Online transaction biz intends to clarify its analytics harvesting habit

Stripe CEO Patrick Collison insists his company's collection of e-commerce customers' site interactions, mouse metrics, and identifiers is solely for fighting fraud – though he allows that the payment platform's disclosure could be better.

On Tuesday, developer Michael Lynch questioned Stripe's data collection in a blog post, noting that the biz's JavaScript library, used by web merchants to implement client-side aspects of Stripe's payment system, records browsing activity and reports the data back to the company.

The data transmitted goes beyond what's necessary for a transaction. According to Lynch, the library when present on a page reports the URL even if the page does not include a Stripe payment form, and includes mouse movement telemetry and unique identifiers that let Stripe match visitors against data from other Stripe-implementing sites.

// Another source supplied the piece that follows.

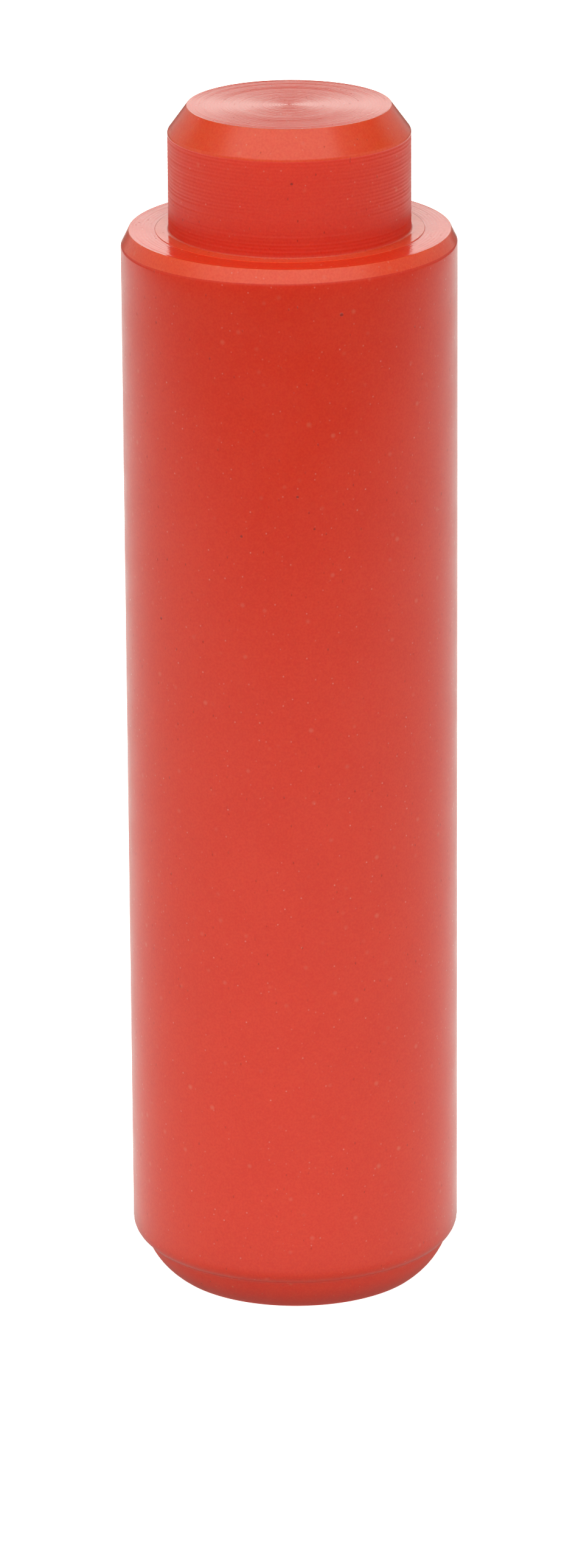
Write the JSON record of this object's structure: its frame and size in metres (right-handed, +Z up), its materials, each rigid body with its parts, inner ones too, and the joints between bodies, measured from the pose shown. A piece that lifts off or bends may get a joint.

Responding to Lynch's concerns in a post on Hacker News, Collison insisted Stripe doesn't use the data for advertising or to investigate their users' habits.

"Stripe.js collects this data only for fraud prevention – it helps us detect bots who try to defraud businesses that use Stripe," he wrote. "(CAPTCHAs use similar techniques but result in more UI friction.) Stripe.js is part of the [machine learning] stack that helps us stop literally millions of fraudulent payments per day and techniques like this help us block fraud more effectively than almost anything else on the market."

"Businesses that use Stripe would lose a lot more money if it didn't exist. We see this directly: some businesses don't use Stripe.js and they are often suddenly and unpleasantly surprised when attacked by sophisticated fraud rings."

Collison said merchants don't need to use the Stripe.js library at all, though they bear more risk of fraud chargebacks without it. While Stripe recommends loading the code "on every page, not just the checkout page" for spotting anomalous behavior, it can be confined to just where transactions occur and it can be unloaded if desired.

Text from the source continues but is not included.